> **Task details**
Copy out all lines that carry the word "with".

···

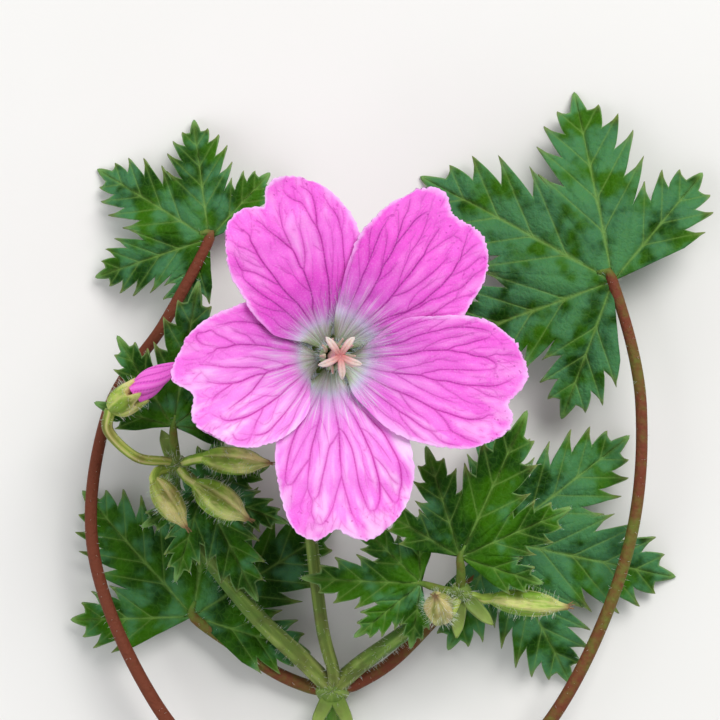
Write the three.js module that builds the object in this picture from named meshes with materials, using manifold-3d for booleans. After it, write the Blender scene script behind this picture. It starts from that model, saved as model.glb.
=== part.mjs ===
// A cut flowering stem of hardy geranium, lying on a flat surface with its open flower facing up.
// Millimetres, +Z up. +Y runs along the main stem, from its cut end towards the flower. The origin is on
// the surface, in the middle of the flat strip on which the main stem rests.
import * as THREE from "three";
import { mergeVertices } from "three/addons/utils/BufferGeometryUtils.js";
import Module from "manifold-3d";

const wasm = await Module();
wasm.setup();

// ---------------------------------------------------------------- driving dimensions

const BLADE = 0.6; // thickness of petals, sepals and leaf blades
const FLOWER_Y = 48; // from the origin to the point under the flower's centre
const FLOWER_Z = 19; // height of the flower's receptacle above the surface
const FLOWER_LEAN = 8.5; // degrees by which the flower's axis leans towards +X

const CLAW_RADIUS = 1.9; // where the petals' narrow claws start, from the flower's axis
const CUP_RISE = 5.8; // how far a petal climbs from its claw to its tip
const CUP_LENGTH = 5; // distance over which most of that climb is done
const OVERLAP_LIFT = 0.72; // how far an edge is raised above, or tucked under, the petal beside it

// Each petal's outline is given about the flower's centre as [degrees, mm]: the clockwise edge and the
// anticlockwise edge run from claw to shoulder, and the tip from one shoulder to the other over two lobes
// with the notch between them. lift says whether each side edge goes over (1) or under (-1) its neighbour.
const PETALS = {
  petal_upper_left: {
    clockwise: [
      [106, 1.9], [91, 3.1], [80, 5.2], [74, 7.6], [73, 10.2], [77, 12.9], [82, 14.7], [87, 16.1],
      [91, 17.1], [95, 17.8],
    ],
    tip: [
      [95, 17.8], [99, 18.4], [103, 18.9], [107, 19], [111, 18.4], [114, 16.75], [117, 17.1], [121, 17.5],
      [125, 17.4], [129, 16.9], [132, 15.9],
    ],
    anticlockwise: [
      [137, 1.9], [148, 2.9], [157, 4.3], [160, 6.1], [156, 7.4], [152, 8.9], [147, 10.5], [141, 13.1],
      [136, 14.8], [132, 15.9],
    ],
    lift: [-1, 1],
  },
  petal_upper_right: {
    clockwise: [
      [35, 1.9], [20, 3], [13, 4.7], [9, 7], [9, 9.6], [12, 12.2], [17, 14.3], [21, 15.5], [25, 17.2],
      [30, 18.6],
    ],
    tip: [
      [30, 18.6], [34, 19.4], [38, 19.85], [42, 19.8], [45.5, 19.4], [49.3, 19.15], [51.5, 19.6],
      [54.5, 20.4], [57.5, 20.35], [60, 20], [62.5, 19.3],
    ],
    anticlockwise: [
      [66, 1.9], [82, 3], [84, 4.6], [81.6, 6.6], [80.4, 8.8], [78.5, 10.9], [77, 12.6], [73, 14.6],
      [68.5, 16.8], [62.5, 19.3],
    ],
    lift: [-1, 1],
  },
  petal_right: {
    clockwise: [
      [-38, 1.9], [-52, 3], [-59, 4.6], [-56, 6.6], [-54, 8.2], [-51, 10], [-46.5, 11.9], [-40, 14.5],
      [-34, 17], [-28, 18.7],
    ],
    tip: [
      [-28, 18.7], [-24.5, 19.5], [-21, 19.85], [-17.8, 19.6], [-15.2, 18.9], [-12.4, 19.35], [-9.5, 19.95],
      [-6.2, 20.35], [-3, 20.15], [0.5, 19.6], [4, 19.1],
    ],
    anticlockwise: [
      [-7, 1.9], [9, 3], [21, 4.6], [27, 6.8], [26.5, 8.8], [22, 11], [18, 13.6], [13.5, 16.2], [9, 17.7],
      [4, 19.1],
    ],
    lift: [1, 1],
  },
  petal_lower: {
    clockwise: [
      [-110, 1.9], [-124, 3], [-132, 4.8], [-130, 7.2], [-124.5, 9.6], [-119, 11.8], [-114.5, 13.4],
      [-110, 15.1], [-106, 16.8], [-102.5, 18],
    ],
    tip: [
      [-102.5, 18], [-99.5, 18.6], [-96.5, 18.9], [-94, 18.85], [-91, 18.3], [-88.4, 17.75], [-85, 18.3],
      [-82, 18.95], [-79, 19.2], [-76, 19.1], [-73, 18.7],
    ],
    anticlockwise: [
      [-79, 1.9], [-65, 3], [-53, 4.9], [-45, 7.4], [-44, 10], [-48.5, 12.4], [-54, 14.5], [-60, 16.4],
      [-66.5, 17.8], [-73, 18.7],
    ],
    lift: [-1, -1],
  },
  petal_left: {
    clockwise: [
      [177, 1.9], [162, 3], [150, 4.5], [143, 6.5], [143, 8.6], [148, 10.3], [154, 11.3], [160, 12.5],
      [166.5, 13.8], [173, 14.9],
    ],
    tip: [
      [173, 14.9], [177.5, 15.3], [182, 15.9], [186, 16.3], [189.5, 16.2], [194.6, 14.7], [198, 14.75],
      [202, 15.3], [206, 15.5], [210, 15.1], [214, 14.45],
    ],
    anticlockwise: [
      [208, 1.9], [223, 3], [239, 4.3], [248, 6], [245.5, 7.6], [241.5, 9.1], [236, 10.7], [228.5, 12.5],
      [221, 13.7], [214, 14.45],
    ],
    lift: [-1, 1],
  },
};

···

> **Final result**
Write the three.js module that builds the object in this picture from named meshes with materials, using manifold-3d for booleans. After it, write the Blender scene script behind this picture. It starts from that model, saved as model.glb.
// A cut flowering stem of hardy geranium, lying on a flat surface with its open flower facing up.
// with the notch between them. lift says whether each side edge goes over (1) or under (-1) its neighbour.